CHAPTER XIV. AMENDMENTS TO THE RULES AND REGULATIONS OF THE ASSOCIATION AND WINDING UP.
Article 28. Amendments to the Rules and Regulations of the Association. 28.1 The Rules and Regulations of the Association may not be amended otherwise than by resolution of the Executive Committee, which has been convened while stating that an amendment to the Rules and Regulations of the Association will be proposed at that meeting. 28.2 A resolution to amend these Rules and Regulations of the Association will require unanimity of the votes cast. Article 29. Winding up. 29.1 The Association may be wound up by a resolution of the Executive Committee which has been convened while stating that the winding up of the Association will be proposed at that meeting. 29.2 A resolution to wind up the Association will require unanimity of the votes cast at a meeting at which at least two-thirds of the Members of the Executive Committee are present or represented. 29.3 After the winding up, the Association will be liquidated by the members of the Executive Board.

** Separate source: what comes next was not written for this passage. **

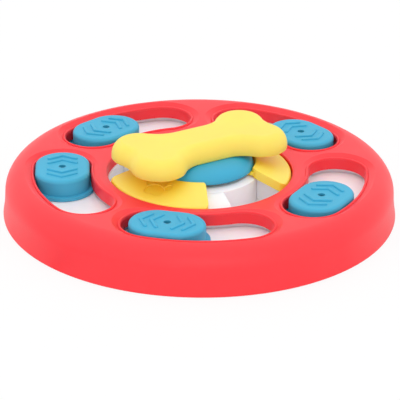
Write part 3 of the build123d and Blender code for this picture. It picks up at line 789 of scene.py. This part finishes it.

The Executive Board may decide to appoint other persons as liquidators. 29.4 Any surplus remaining after the liquidation will be paid to the parties who were Members at the date of the resolution to wind up the Association. Each of them will receive an equal share. The surplus may, however, also be put to a different use in the resolution to wind up the Association. 29.5 After completion of the liquidation, the books, records and other data carriers of the dissolved Association shall remain in the custody of the person designated for that purpose by the liquidators, for the period prescribed by law.